Hace pocos años se publicó en un periódico local a letras grandes y espacio generoso que alguien, por fin, había hallado la cruz perdida de este Cristo (si es que la tuvo, que esa es otra). Por supuesto que el hallador era un novicio genial, de esos que cierta prensa gusta de encumbrar sin mirar, en este caso un informático que, desde su casa, con ayuda de su ratón de ordenador, había dado con la clave del enigma, oh, milagro. La cruz, según el texto periodístico, era también desconocida y le sentaba como un guante al de Carrizo. Ni lo uno ni lo otro. La cruz resultó ser una muy popular de brazos repartidos entre varios museos muy notorios (donde se expone siempre) y el tamaño de la misma era descomunal para nuestro esforzado Cristo: solo un brazo (recordemos, era una cruz griega de brazos iguales) era más largo que todo él. En la pantalla del ordenador basta con mover la rueda para ajustar la foto; la realidad es más tozuda. Nadie, por supuesto, se había tomado la molestia de consultar ni al museo ni a ningún experto. Nadie, por supuesto, se desdijo o rectificó después de la noticia y del supuesto campanazo. Aún hoy hay quien pregunta por la cruz en el Museo ante la mirada un tanto guasona del Cristo.

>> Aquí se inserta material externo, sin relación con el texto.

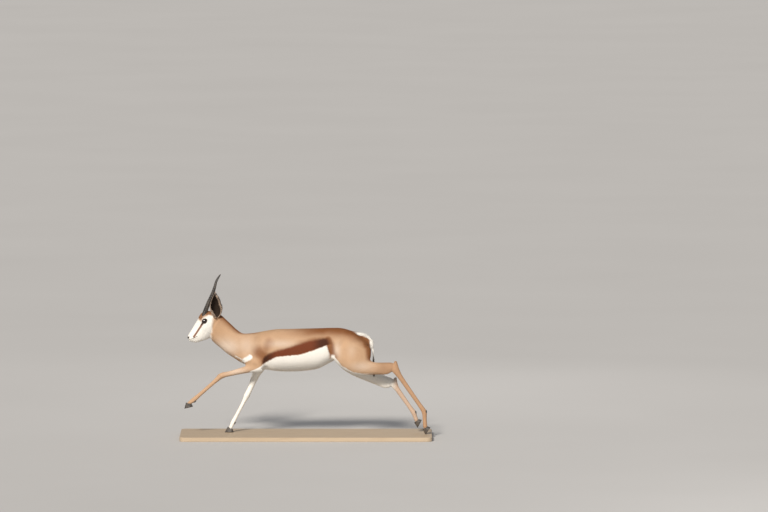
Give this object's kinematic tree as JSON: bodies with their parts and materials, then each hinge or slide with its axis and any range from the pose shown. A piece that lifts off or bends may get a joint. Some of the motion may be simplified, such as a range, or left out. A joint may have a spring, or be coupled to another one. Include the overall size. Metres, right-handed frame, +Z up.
{
  "type": "springbok model",
  "caption": "Life-size still model of a springbok in a stretched running stride, two hooves resting on a flat display base.",
  "frame": {"origin": "middle of the underside of the display base", "axes": "+X from the head to the tail, so the animal faces -X; its left side is -Y; +Z up"},
  "size_m": [1.512, 0.5, 0.983],
  "materials": {
    "coat": "short smooth hair, fawn above and white below",
    "horn": "ringed dark horn, satin",
    "eye": "wet gloss",
    "hoof": "dark grey hoof, satin",
    "base": "plain matt sand-coloured board"
  },
  "bodies": {
    "root": {"head": "coat", "neck": "coat", "torso": "coat", "tail": "coat", "foreleg_left_upper": "coat", "foreleg_left_lower": "coat", "foreleg_right_upper": "coat", "foreleg_right_lower": "coat", "hindleg_left_upper": "coat", "hindleg_left_lower": "coat", "hindleg_right_upper": "coat", "hindleg_right_lower": "coat", "ear_left": "coat", "ear_right": "coat", "horn_left": "horn", "horn_right": "horn", "eye_left": "eye", "eye_right": "eye", "hoof_fore_left_inner": "hoof", "hoof_fore_left_outer": "hoof", "hoof_fore_right_inner": "hoof", "hoof_fore_right_outer": "hoof", "hoof_hind_left_inner": "hoof", "hoof_hind_left_outer": "hoof", "hoof_hind_right_inner": "hoof", "hoof_hind_right_outer": "hoof", "stand_base": "base"}
  },
  "joints": []
}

La última es pequeña y exótica. El año 1993 andábamos montando la nueva sala del Museo en San Marcos, tras varios meses de remodelación, cuando el vigilante se acercó a nosotros y señaló a dos orientales que nos miraban anhelantes desde la puerta. ‘Insisten demasiado’, dijo. Me acerqué y tuve que impedirles se postraran, tal era su interés en ver el Cristo de Carrizo, venían desde lejos solo para eso, contaban. Eran japoneses. Miré hacia dentro, teníamos pocas piezas al aire y estábamos seguros, podían entrar. Estuvieron absortos, pegados al cristal, durante unos quince minutos. Se marcharon sin mediar palabra con discretos y sentidos gestos de gratitud. No sabemos qué contaron estos visitantes lejanos a su regreso, pero uno tiene la impresión de que fue toda la verdad.